Built with the labor of enslaved individuals before the Civil War, Griffin’s Way looks “lovely” from afar, but up close it shows its messiness. Candace’s initial impressions of Paris and Laurie’s home call to mind the opening section of Yerby’s first novel The Foxes of Harrow where he paints Harrow, in a contemporary setting, as the ghostly shell of what it once was, a gothic reminder of the horrors of the past. This representation, of course, falls in line with the Southern Gothic and authors such as William Faulkner and Ellen Glasgow.

Candace notes that Griffin’s Way exists because of the enslaved labor that the Griffins used to construct it. She notes this when she has the thought about how “you couldn’t do anything really well with slave labor.” This thought exposes what Candace herself exposes later, her own prejudices that have become so ingrained within her own psyche. (I plan to write about this in the next post.) However, she undercuts this initial thought at the end of the paragraph when she notes that “love–and pride” contribute to “art and craft.” What love and pride would those enslaved by the Griffins have in building a house that they could not live within?

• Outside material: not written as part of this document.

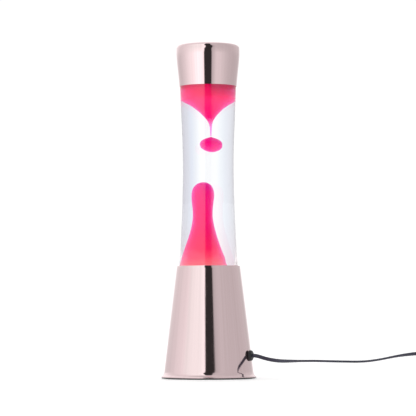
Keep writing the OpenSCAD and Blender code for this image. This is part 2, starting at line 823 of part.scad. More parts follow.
module metal_cap() {
    color([0.86, 0.72, 0.72])
    spin(concat(cap_side(0), [[0, cap_top], [0, cap_top - cap_t]], back(cap_side(cap_t))));
}

module cap_pad() {
    color([0.3, 0.3, 0.3])
    translate([0, 0, crown_top + 0.02]) cylinder(r = pad_r, h = cap_top - cap_t - crown_top - 0.04);
}

// ---- bulb ----

module bulb_contact() {
    color([0.8, 0.8, 0.8])
    translate([0, 0, bulb_z]) cylinder(r1 = 2, r2 = 3, h = 1.4);
}

module bulb_insulator() {
    color([0.1, 0.1, 0.1])
    translate([0, 0, bulb_z + 1.5]) cylinder(r1 = 3.4, r2 = screw_r - 0.9, h = 2);
}

module bulb_cap() {
    color([0.82, 0.82, 0.8])
    ring(screw_r, screw_r - 0.4, bulb_z + 3.5, bulb_z + 19.5);
}

// Envelope of the reflector bulb, moved in by a wall
function bulb_side(t) = concat(
    [[6.3 - t, bulb_z + 6]],
    bez([6.3 - t, bulb_z + 20], [7.5 - t, bulb_z + 32], [bulb_r - t - 0.5, bulb_z + 40],
        [bulb_r - t, bulb_z + bulb_h - 9.5], 12),
    bez([bulb_r - t, bulb_z + bulb_h - 8.5], [bulb_r - t - 1.5, bulb_z + bulb_h - t - 2],
        [10, bulb_z + bulb_h - t], [0, bulb_z + bulb_h - t], 8)
);

module bulb_glass() {
    color([0.9, 0.9, 0.88, 0.5])
    spin(concat(bulb_side(0), back(bulb_side(0.8)), [[0, bulb_z + 6.8], [0, bulb_z + 6]]));
}

module bulb_filament() {
    color([0.5, 0.5, 0.5]) {
        translate([0, 0, bulb_z + 6.8]) cylinder(r = 2.2, h = 22);
        for (s = [-1, 1]) translate([s * 1.5, 0, bulb_z + 28])
            cylinder(r = 0.35, h = 13, $fn = 16);
        translate([-5, 0, bulb_z + 41]) rotate([0, 90, 0]) cylinder(r = 0.6, h = 10, $fn = 16);
    }
}

base_shell();
base_plate();
foot_ring();
bottle_seat();
seat_gasket();
holder_bracket();
bracket_screws();
lamp_holder();
holder_sleeve();
holder_tongue();
holder_nipple();
nipple_nut();
terminal_screws();
wire_live();
wire_neutral();
cord_bush();
cord_lead();
cord_coil();
coil_tie();
cord_mid();
cord_end();
switch_base();
switch_cover();
switch_contacts();
switch_screws();
switch_rocker();
plug_body();
plug_pins();
glass_bottle();
clear_liquid();
wax_upper();
wax_lower();
wire_coil();
crown_closure();
crown_seal();
wax_drop();
metal_cap();
cap_pad();
bulb_contact();
bulb_cap();
bulb_insulator();
bulb_glass();
bulb_filament();
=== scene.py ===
"""Lava lamp: the visual model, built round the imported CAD. Metres, +Z up, the camera looks along +Y."""

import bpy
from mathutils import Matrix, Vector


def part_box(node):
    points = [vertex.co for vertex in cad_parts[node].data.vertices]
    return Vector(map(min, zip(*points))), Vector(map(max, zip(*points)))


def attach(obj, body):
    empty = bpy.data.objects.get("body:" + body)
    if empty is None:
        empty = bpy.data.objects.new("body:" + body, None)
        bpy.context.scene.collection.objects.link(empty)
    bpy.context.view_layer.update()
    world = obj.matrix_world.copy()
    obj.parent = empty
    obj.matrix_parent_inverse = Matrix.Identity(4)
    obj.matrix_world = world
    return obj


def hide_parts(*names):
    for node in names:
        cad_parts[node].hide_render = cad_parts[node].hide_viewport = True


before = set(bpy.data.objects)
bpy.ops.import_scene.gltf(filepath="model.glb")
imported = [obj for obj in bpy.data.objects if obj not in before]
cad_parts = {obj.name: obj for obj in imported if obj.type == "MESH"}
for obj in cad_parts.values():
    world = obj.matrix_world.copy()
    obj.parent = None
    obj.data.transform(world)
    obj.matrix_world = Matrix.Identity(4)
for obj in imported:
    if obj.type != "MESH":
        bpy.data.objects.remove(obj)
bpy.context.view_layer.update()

import math

import bmesh
import bpy
from mathutils import Matrix, Vector

MM = 0.001
TURN = 2 * math.pi
scene = bpy.context.scene
scene.view_settings.view_transform = "Standard"


# ---------------------------------------------------------------- camera

CAMERA_AWAY = 2.64
CAMERA_HIGH = 0.072
CAMERA_UP = math.radians(2.77)
CAMERA_LEFT = math.radians(0.0095)
CAMERA_ROLL = math.radians(-0.165)
FIELD = math.radians(10.56)


def make_camera():
    data = bpy.data.cameras.new("camera")
    data.angle = FIELD
    data.clip_end = 100
    camera = bpy.data.objects.new("camera", data)
    camera.location = (0, -CAMERA_AWAY, CAMERA_HIGH)
    camera.rotation_mode = "QUATERNION"
    aside, up = Matrix.Rotation(CAMERA_LEFT, 3, "Z"), Matrix.Rotation(math.pi / 2 + CAMERA_UP, 3, "X")
    camera.rotation_quaternion = (aside @ up @ Matrix.Rotation(CAMERA_ROLL, 3, "Z")).to_quaternion()
    scene.collection.objects.link(camera)
    scene.camera = camera


make_camera()


# ---------------------------------------------------------------- curves and meshes

def bezier(a, b, c, d, n):
    """A smooth curve from a to d that leaves towards b and arrives from c."""
    points = []
    for i in range(n + 1):
        t = i / n
        u = 1 - t
        points.append(tuple(
            u**3 * p + 3 * u * u * t * q + 3 * u * t * t * r + t**3 * s for p, q, r, s in zip(a, b, c, d)
        ))
    return points


def eased(t):
    """From 0 to 1 with a soft start and a soft end."""
    t = min(1.0, max(0.0, t))
    return t * t * (3 - 2 * t)


def arc(centre, radius, start, stop, n):
    """A round arc about a point, with its directions in degrees."""
    points = []
    for i in range(n + 1):
        a = math.radians(start + (stop - start) * i / n)
        points.append((centre[0] + radius * math.cos(a), centre[1] + radius * math.sin(a)))
    return points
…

The house that Paris’ brother Hector built for him and his wife, Roberta, stands in direct juxtaposition to Griffin’s Way. While Paris is considered progressive in his racial views, Hector married Roberta, a Black woman, and has children with her. We see their house earlier in the novel; however, we do not get a description of it as we do Griffin’s Way. Instead, the description of their house occurs near the end of the novel, right before Dion Cadwallder and the Klan burn it down, killing Hector, Roberta, and the children in the process.
As Rachel, one of Hector and Roberta’s daughters, comes out of the house, we get a description the Briars. Looking out towards the fields, “she came down the stairs of the house her father had built.” From the beginning of the description, we get a direct opposition to Griffin’s Way. Hector, not enslaved labor, built the Briars. We assume he had help, but this linguistic structure points out that he did not rely on individuals he enslaved and forced to construct the house for him.

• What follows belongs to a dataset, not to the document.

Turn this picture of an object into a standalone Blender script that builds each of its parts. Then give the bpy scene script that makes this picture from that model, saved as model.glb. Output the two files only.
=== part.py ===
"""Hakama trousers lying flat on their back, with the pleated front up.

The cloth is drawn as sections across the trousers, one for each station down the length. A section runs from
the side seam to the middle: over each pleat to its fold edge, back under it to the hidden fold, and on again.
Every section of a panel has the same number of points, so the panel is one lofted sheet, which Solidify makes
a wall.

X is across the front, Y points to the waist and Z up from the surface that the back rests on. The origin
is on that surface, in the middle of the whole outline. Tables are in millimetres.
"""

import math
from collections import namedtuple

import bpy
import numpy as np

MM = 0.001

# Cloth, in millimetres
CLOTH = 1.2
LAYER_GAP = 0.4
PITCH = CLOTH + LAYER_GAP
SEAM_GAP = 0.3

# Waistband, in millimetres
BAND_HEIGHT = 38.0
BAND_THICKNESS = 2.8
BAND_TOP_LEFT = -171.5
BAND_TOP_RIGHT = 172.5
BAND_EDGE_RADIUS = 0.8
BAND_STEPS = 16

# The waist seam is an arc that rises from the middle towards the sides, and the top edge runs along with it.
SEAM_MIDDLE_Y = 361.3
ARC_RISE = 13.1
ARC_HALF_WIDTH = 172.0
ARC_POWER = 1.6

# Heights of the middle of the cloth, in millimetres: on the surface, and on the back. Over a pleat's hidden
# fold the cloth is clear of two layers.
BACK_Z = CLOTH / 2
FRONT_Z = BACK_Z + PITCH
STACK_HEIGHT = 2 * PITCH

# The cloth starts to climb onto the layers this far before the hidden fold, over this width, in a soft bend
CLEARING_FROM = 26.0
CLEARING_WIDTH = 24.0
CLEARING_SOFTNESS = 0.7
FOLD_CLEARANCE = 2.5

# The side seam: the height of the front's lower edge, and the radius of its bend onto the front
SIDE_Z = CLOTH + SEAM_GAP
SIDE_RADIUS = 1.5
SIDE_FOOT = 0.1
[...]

The description continues by stating that “[i]t was a very beautiful house, bigger than Griffin’s Way. It was of whitewashed brick, with fluted columns supporting the roof. It was the biggest house in Warren County. It was the finest.” Unlike Griffin’s Way, the Briars is not a monstrosity. Distance does not cause deception. It looks marvelous from afar and up close. It does not appear in a state of decay. It appears in a state of magnificence.
The Briars’ appearance is symbolic of Hector and Roberta’s relationship. They love one another. They have a family together. They have constructed a home together. They are the future, bright and magnificent. Yet, white southern society does not view it that way. Instead, they see Hector and Roberta as a threat, as an affront to their way of life. That is why they burn the symbol of the future and murder its inhabitants. They destroy the hope, and they write the history.

At multiple points in Griffin’s Way, characters comment on the construction of history and the past. During the funeral for his murdered daughter, Bruce Randolph, the black educator, tells the congregation, “The Yankee has retired defeated and left them [white southerners] victorious upon the field, left them-and this, my friends, is perhaps most terrible of all-to even write the books. To vilify us before posterity. For no history will ever be so thoroughly revised, rewritten and so completely falsified as the chronicle of our days . . .”
Instead of remembering the Briars, we remember Griffin’s Way. It still stands; the Briars smolders in the dust. The outward facade of Griffin’s Way stares at us from the distance, looking lovely while the scorched earth sits where the Briars once stood. Griffin’s Way becomes the site of memory. The Briars fades into oblivion. The hope that the Briars represented gets subsumed by the pain hidden beneath the facade of Griffin’s Way.